#### [Task details]
Reproduce exactly the opening lines of the listing, stopping after the line that contains "foot: a ring round body and arms." and including it.

━━━ Data supplied

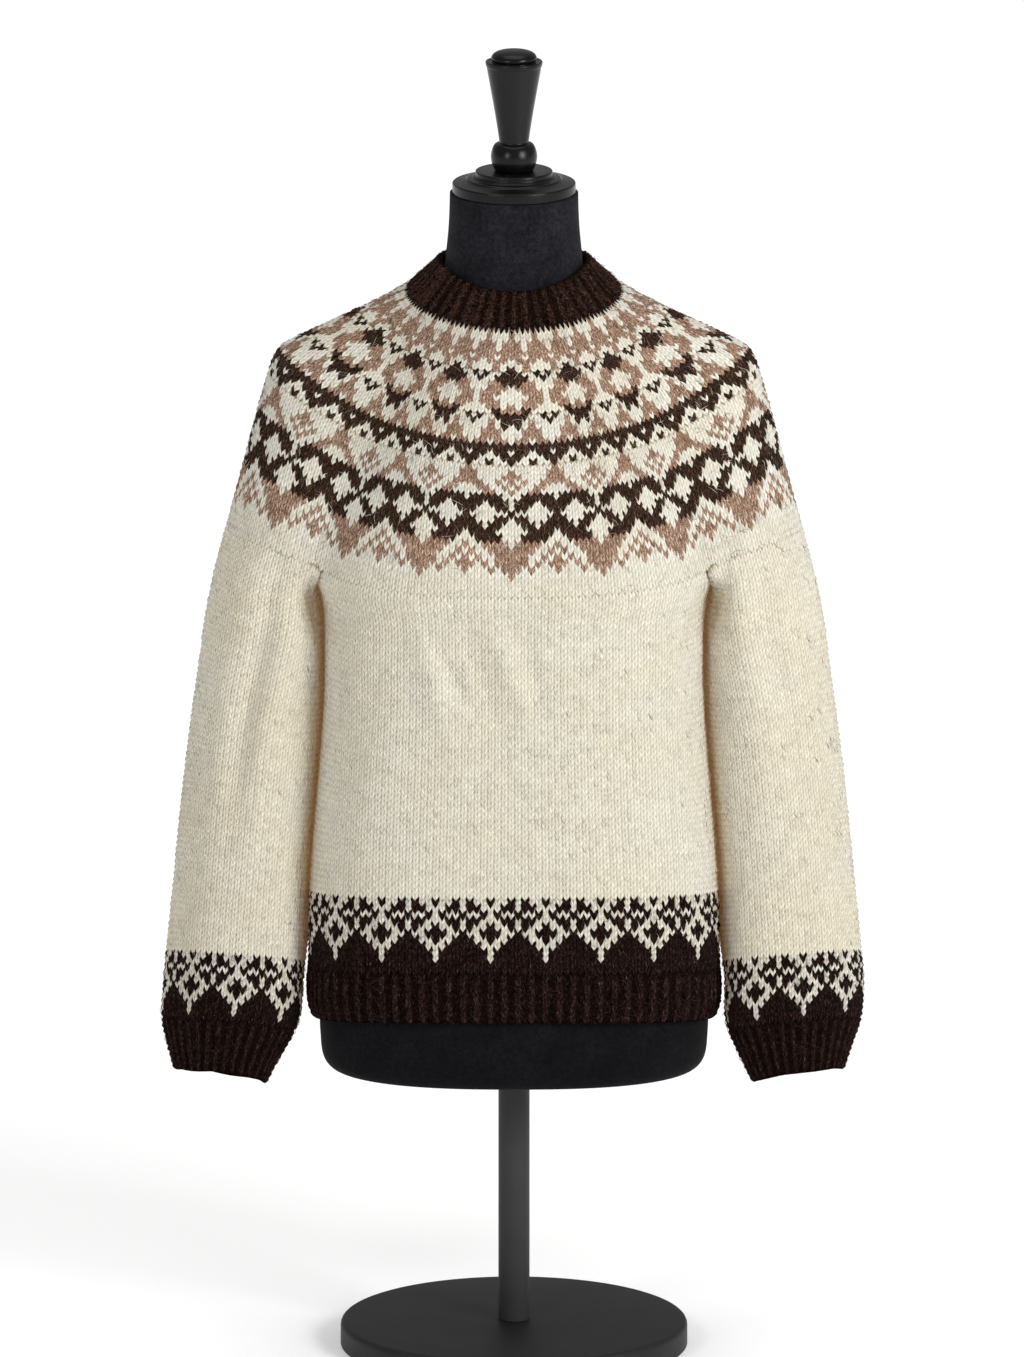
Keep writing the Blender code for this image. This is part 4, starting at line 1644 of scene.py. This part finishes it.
    def _seam_feet(self, threads: Array) -> list[Array]:
        """The underarm ring and one below it that carries the yoke's slope on."""
        slope = threads[-1] - threads[-2]
        return [threads[-1], threads[-1] + slope / np.linalg.norm(slope, axis=1)[:, None] * self.seam_follow]

    def _body_cut(self, foot: Array) -> Array:
        """A ring below the yoke, cut straight across under each arm.

        Args:
            foot: a ring round body and arms.

        Returns:
            The ring round the body alone.
        """
        corner, sleeve = self.corner_column, self.sleeve_columns
        front = foot[: corner + 1]
        back = foot[corner + sleeve : 3 * corner + sleeve + 1]
        home = foot[3 * corner + 2 * sleeve :]
        right = self._underarm_run(front[-1], back[0])
        left = self._underarm_run(back[-1], home[0])
        return np.concatenate([front, right, back, left, home])

    def _body_columns(self) -> Array:
        """Stitch numbers of the body's columns, finer on the front and back than under the arms.

        Returns:
            Rising numbers, the first 0.
        """
        half, under = self.front_stitches // 2, self.underarm_stitches // self.underarm_columns
        back = half + self.underarm_stitches
        second = back + self.front_stitches
        runs = (
            np.arange(0, half, self.step),
            np.arange(half, back, under),
            np.arange(back, second, self.step),
            np.arange(second, second + self.underarm_stitches, under),
            np.arange(second + self.underarm_stitches, self.body_stitches, self.step),
        )
        return np.concatenate(runs)

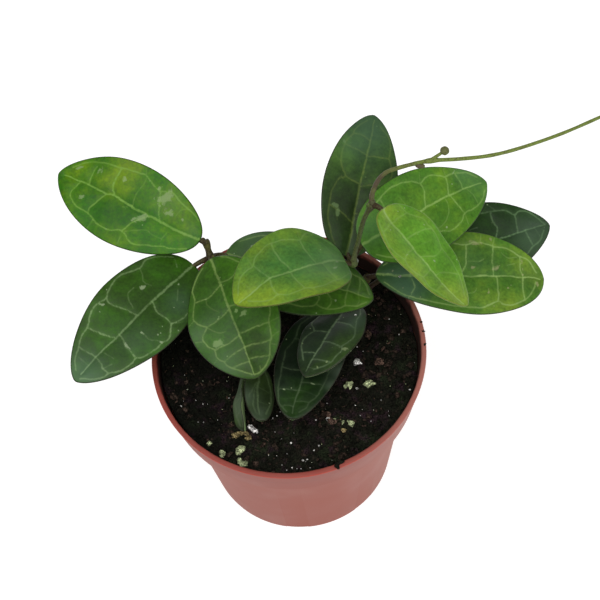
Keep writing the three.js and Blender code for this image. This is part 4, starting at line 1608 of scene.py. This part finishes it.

━━━━━━

#### [Output below]
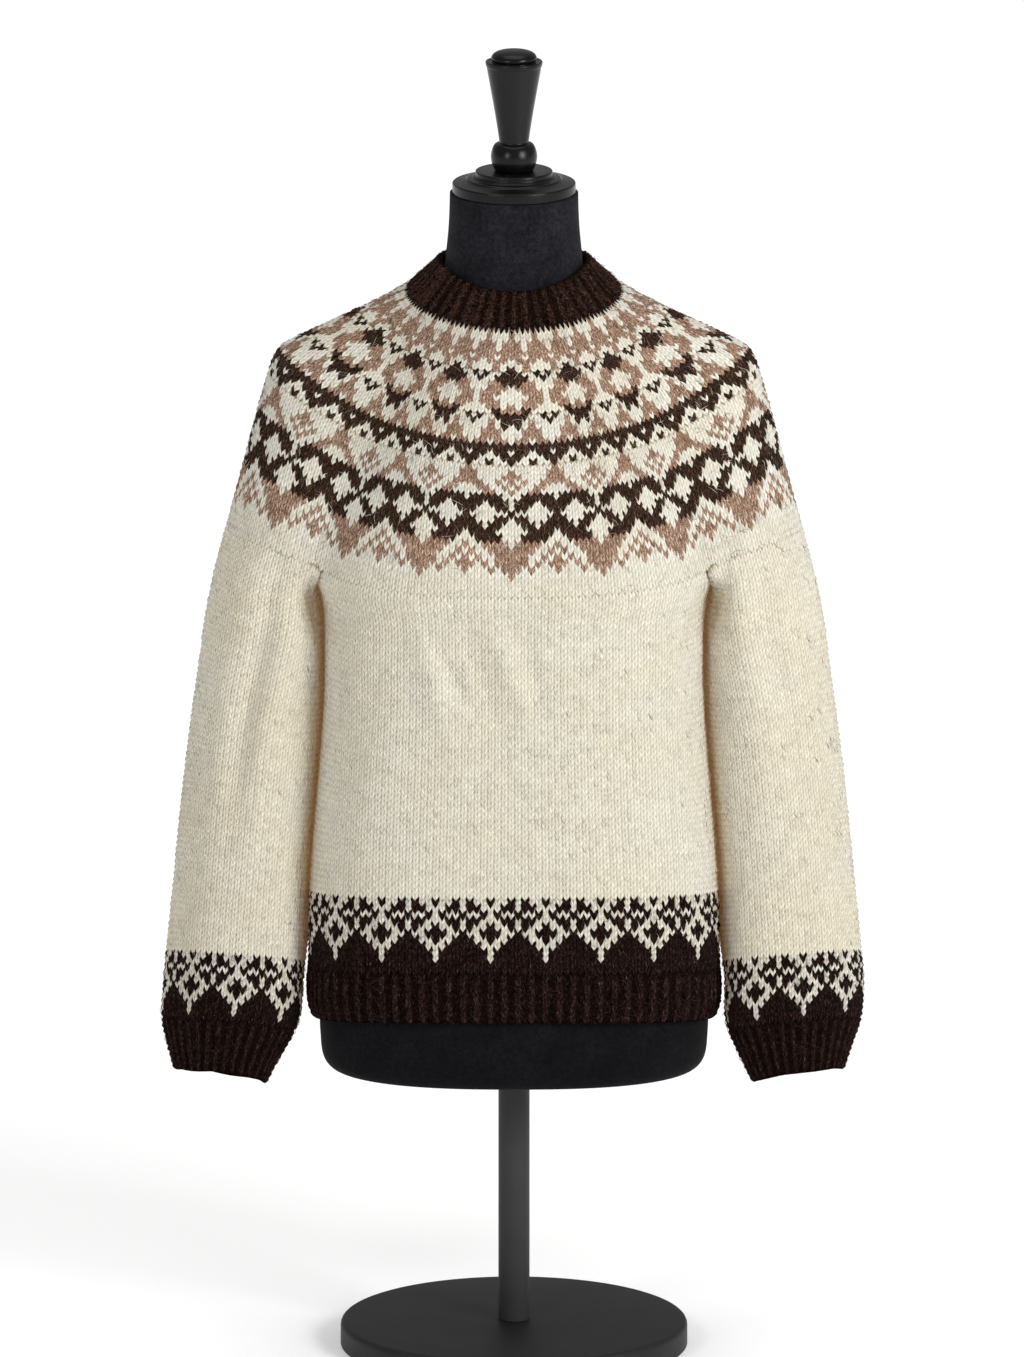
Keep writing the Blender code for this image. This is part 4, starting at line 1644 of scene.py. This part finishes it.
    def _seam_feet(self, threads: Array) -> list[Array]:
        """The underarm ring and one below it that carries the yoke's slope on."""
        slope = threads[-1] - threads[-2]
        return [threads[-1], threads[-1] + slope / np.linalg.norm(slope, axis=1)[:, None] * self.seam_follow]

    def _body_cut(self, foot: Array) -> Array:
        """A ring below the yoke, cut straight across under each arm.

        Args:
            foot: a ring round body and arms.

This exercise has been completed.